Sometimes assessing what you DON'T want –is a good place to start. Look at previous relationships to understand what went wrong and why? What are your key learnings from those relationships? For example, if your last relationship broke up due to differing views about how to manage your finances because you are a careful money manager and your partner was a spendthrift, perhaps one of the traits you want in a future partner might be financial responsibility

Also look at the positive elements of past relationships. This will provide additional clues to determining what you want.

Next, figure out your deal breakers. Be clear on what you MUST have in a relationship including how you expect to be treated by your partner. What is non-negotiable? A good example is children – you can't have half a child – this is a non negotiable requirement, so remember a deal breaker is always black or white.

Examine your values and life vision – what are they? How clear is your vision? How do your values reflect the way you want to live your life? Understanding your life vision and values plays a critical role assessing compatibility with a potential partner.
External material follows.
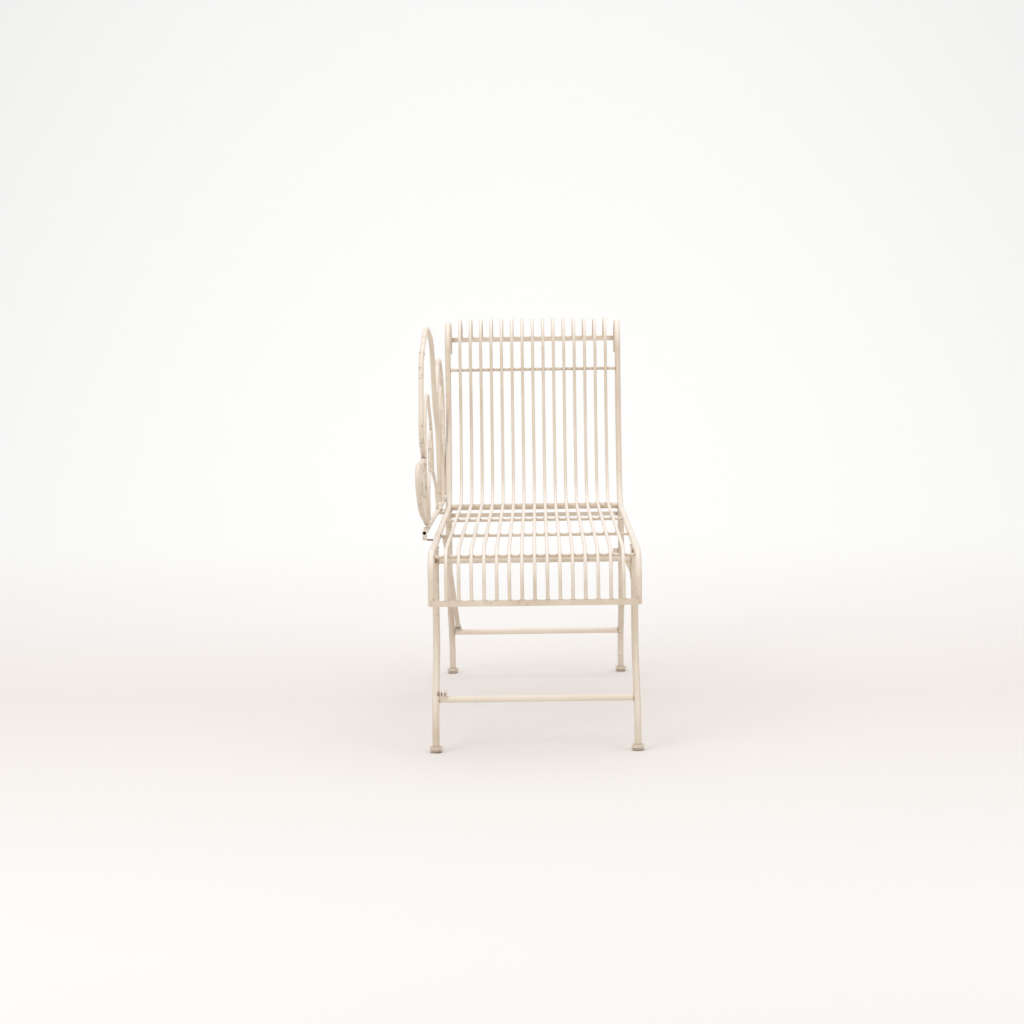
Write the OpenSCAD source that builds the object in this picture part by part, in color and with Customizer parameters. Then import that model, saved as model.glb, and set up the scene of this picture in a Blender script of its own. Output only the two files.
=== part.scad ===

Know that the love of your dreams will honor, cherish, and share your values and vision. You won't need to compromise on core values when you have the right mate.

By the way, recent US studies indicate that 69 % of all marriages fail because the couple had different life visions – this is a crucial insight into what makes a successful partnership.

#3 Having a positive attitude and being intentional

Finally, be happy in your life and with yourself. Be grateful for what you have. Look at life from a half full versus half empty perspective. Live your life as a successful single – don't put your life on hold while you wait for your partner to show up.

Get involved in new activities; pursue your interests. And Have Fun! Believe that love can and will happen for you this year and make the decision to find your soul mate.